Exercise aim |
Repeat exactly the lines from the one containing "for side, label" through the one containing "scene = bpy.context.scene", both lines included, please, without any other lines.
**** Information shown ****
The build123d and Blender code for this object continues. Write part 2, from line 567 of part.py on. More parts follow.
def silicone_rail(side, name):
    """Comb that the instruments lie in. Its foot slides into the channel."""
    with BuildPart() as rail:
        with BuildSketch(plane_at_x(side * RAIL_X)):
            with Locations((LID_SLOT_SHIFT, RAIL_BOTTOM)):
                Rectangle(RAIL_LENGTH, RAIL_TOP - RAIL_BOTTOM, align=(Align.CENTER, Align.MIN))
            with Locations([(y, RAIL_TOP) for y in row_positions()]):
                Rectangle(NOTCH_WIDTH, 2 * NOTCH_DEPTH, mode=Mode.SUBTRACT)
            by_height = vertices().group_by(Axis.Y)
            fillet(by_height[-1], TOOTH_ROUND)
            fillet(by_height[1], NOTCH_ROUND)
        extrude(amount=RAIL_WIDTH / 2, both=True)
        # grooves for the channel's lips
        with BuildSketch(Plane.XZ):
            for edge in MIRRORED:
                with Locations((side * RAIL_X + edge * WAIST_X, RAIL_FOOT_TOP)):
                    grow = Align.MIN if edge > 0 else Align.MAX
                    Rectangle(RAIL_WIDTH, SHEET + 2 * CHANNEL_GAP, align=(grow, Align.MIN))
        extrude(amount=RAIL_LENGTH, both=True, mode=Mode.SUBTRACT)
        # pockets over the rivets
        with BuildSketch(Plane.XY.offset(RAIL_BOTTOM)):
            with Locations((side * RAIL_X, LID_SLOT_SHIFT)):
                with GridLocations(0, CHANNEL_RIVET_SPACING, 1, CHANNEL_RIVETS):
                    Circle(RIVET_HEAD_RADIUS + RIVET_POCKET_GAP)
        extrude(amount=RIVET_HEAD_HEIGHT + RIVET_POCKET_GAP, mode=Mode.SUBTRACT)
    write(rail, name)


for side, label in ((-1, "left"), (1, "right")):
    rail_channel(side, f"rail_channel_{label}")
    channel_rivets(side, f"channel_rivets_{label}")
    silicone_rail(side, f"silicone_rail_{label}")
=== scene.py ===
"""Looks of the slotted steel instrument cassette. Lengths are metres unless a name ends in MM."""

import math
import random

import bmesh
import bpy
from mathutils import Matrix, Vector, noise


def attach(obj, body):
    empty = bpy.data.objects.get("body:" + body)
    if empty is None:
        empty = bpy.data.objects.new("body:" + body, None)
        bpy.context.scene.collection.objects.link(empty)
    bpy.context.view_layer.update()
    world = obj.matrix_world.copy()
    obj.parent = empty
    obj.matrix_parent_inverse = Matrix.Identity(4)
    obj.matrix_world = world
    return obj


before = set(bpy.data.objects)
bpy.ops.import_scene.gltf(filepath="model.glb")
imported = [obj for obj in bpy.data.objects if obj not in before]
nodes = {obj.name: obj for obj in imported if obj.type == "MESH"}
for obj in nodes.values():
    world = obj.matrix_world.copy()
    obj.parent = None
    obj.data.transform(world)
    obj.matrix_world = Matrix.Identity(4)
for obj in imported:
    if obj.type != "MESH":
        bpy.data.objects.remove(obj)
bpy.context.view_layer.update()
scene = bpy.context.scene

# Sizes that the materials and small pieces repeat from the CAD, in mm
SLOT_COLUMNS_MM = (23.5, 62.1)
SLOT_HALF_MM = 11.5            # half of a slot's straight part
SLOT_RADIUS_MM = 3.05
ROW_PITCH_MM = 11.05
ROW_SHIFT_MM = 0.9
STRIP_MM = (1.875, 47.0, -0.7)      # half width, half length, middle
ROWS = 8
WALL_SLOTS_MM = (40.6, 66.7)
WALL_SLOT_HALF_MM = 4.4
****
Exercise output |
for side, label in ((-1, "left"), (1, "right")):
    rail_channel(side, f"rail_channel_{label}")
    channel_rivets(side, f"channel_rivets_{label}")
    silicone_rail(side, f"silicone_rail_{label}")
=== scene.py ===
"""Looks of the slotted steel instrument cassette. Lengths are metres unless a name ends in MM."""

import math
import random

import bmesh
import bpy
from mathutils import Matrix, Vector, noise


def attach(obj, body):
    empty = bpy.data.objects.get("body:" + body)
    if empty is None:
        empty = bpy.data.objects.new("body:" + body, None)
        bpy.context.scene.collection.objects.link(empty)
    bpy.context.view_layer.update()
    world = obj.matrix_world.copy()
    obj.parent = empty
    obj.matrix_parent_inverse = Matrix.Identity(4)
    obj.matrix_world = world
    return obj


before = set(bpy.data.objects)
bpy.ops.import_scene.gltf(filepath="model.glb")
imported = [obj for obj in bpy.data.objects if obj not in before]
nodes = {obj.name: obj for obj in imported if obj.type == "MESH"}
for obj in nodes.values():
    world = obj.matrix_world.copy()
    obj.parent = None
    obj.data.transform(world)
    obj.matrix_world = Matrix.Identity(4)
for obj in imported:
    if obj.type != "MESH":
        bpy.data.objects.remove(obj)
bpy.context.view_layer.update()
scene = bpy.context.scene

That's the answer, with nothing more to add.